I've always been in the camp that held that they did not have a right to enrichment. Contrary to their claim, there is no such thing as a right to enrich. This is absolutely unfounded. There is no such right. I am well aware that I am not at the negotiating table anymore, but I think it’s important to send a signal to everybody who is there that there cannot be a deal unless there is a clear set of restrictions on Iran. The preference would be no enrichment. The potential fallback position would be such little enrichment that they could not break out. So, little or no enrichment has always been my position.

Anticolonial History, National Will

The immediate goal of Zionist analysts like Goldberg is very clear: to have the Democrats as much on their side as the Republicans. Thus his conclusion: “It will be near impossible, especially after the immigration debate, to sell the Republican-controlled Congress on whatever Iran deal Obama negotiates. But the Democrats won't be an easy sell, either.”

What the Israeli agents in the US seem unable to understand is history. What they are after is the complete and unconditional surrender of the national sovereignty of Iranians over their own affairs, reminiscent of what in the height of colonial period Iranians knew as “capitulation”. Goldberg’s piece is the most recent evidence that these settler colonists think the whole region should be subject to their colonial conquest.

What they are evidently unable to grasp is the existing geopolitics of the region in which their garrison state is erected. At least since June 2014, before the Islamic State group menace was dominating the headlines, “The Iranian leadership had a message for Washington . . .” according to a New York Times report, “If President Obama really wants some cooperation on stabilizing Iraq, he might first think about speeding forward with a permanent deal over Iran’s nuclear capability.”

Analysts like Goldberg must know this urgency for a fact. Their wish is to delay the agreement until their favourite Republicans take over the Senate (done), when the AIPAC phone calls start ringing even more menacingly on Capitol Hill and the possibility of a deal with Iran is permanently damaged.

But the trouble the US has found itself in the region, and the soft power that the Islamic Republic has accrued over the years, are not going to go away – as perhaps the resignation of US Secretary of Defence Chuck Hagel may at least partially signify. Goldberg’s favourite settler colony is running out of any option but systematic savagery against Palestinian and the continued theft of their homeland. By contrast, the ruling regime in Iran can exercise soft power from Afghanistan to Syria, Lebanon and occupied Palestine, and from there to Bahrain and Yemen. It is this regional power that more than anything else troubles the Zionists in Tel Aviv and Washington DC alike.

American Zionists for the longest time have been in the business of persuading Americans at large that their interests and Israeli interests are one and the same. Leading political scientists like John J. Mearsheimer and Stephen M. Walt have put an end to that delusion, and thus the pro-Israel lobby works overtime to sustain it. But the facts speak differently.
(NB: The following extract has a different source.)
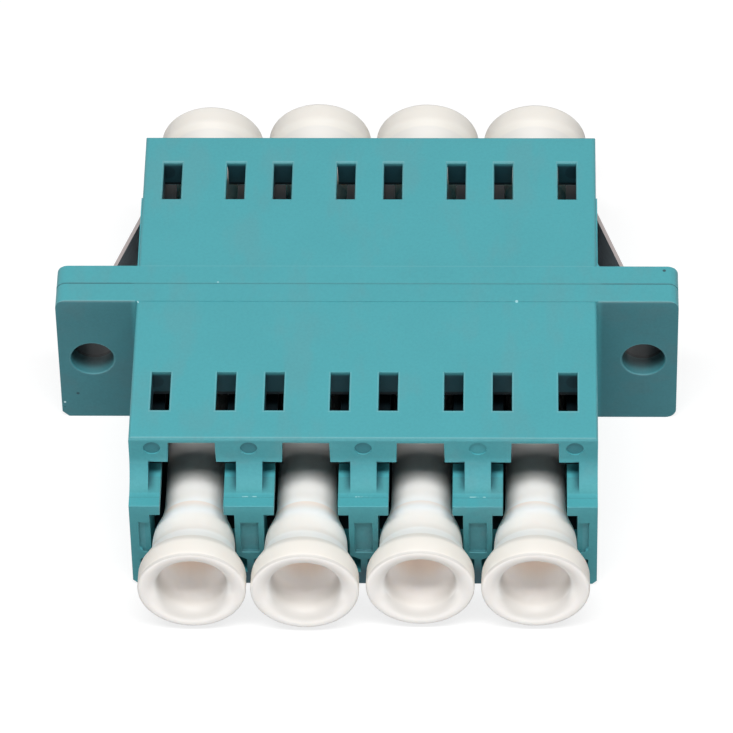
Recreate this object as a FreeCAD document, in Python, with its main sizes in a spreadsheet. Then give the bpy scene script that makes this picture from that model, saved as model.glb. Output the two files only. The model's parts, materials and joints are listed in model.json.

The Iranian nuclear issue — a red herring to begin with — is not an isolated matter. It is integral to the geopolitics of the region. Iran is today infinitely more powerful in the region than it has ever been — not by virtue of any grand political intelligence that rules it but by virtue of the systematic follies of US policies and decisions in the region, entirely entrapped inside an Israeli vision of reality.

If you were to reverse the angle from the myopic Zionist agenda of Goldberg and his Israeli warlords and look at the matter from the vantage point of Iranian people and their democratic aspirations, a whole different vista will emerge. After the events of the summer of 2008 it is quite clear the ruling regime in Iran has a sustained crisis of legitimacy, and the misfortune of Iranians is that this constitutionally flawed regime must represent them. But the issue that Zionist analysts like Goldberg fail to understand is that anticolonial anger and a proud sense of national sovereignty are definitive not just to the abusive power of the ruling regime but the national will of an entire nation, a real nation, not a settler colony like Israel.

There is only one simple and abiding fact that no amount of Zionist propaganda Goldberg and his ilk mobilize can hide: Israel is the only nuclear terror that threatens the region. Iran nor any other state in the region should ever have access to nuclear weapons — that includes Israel. Every single Iranian, and every single American could concur on that — but how many Zionists would dare to utter that simple fact?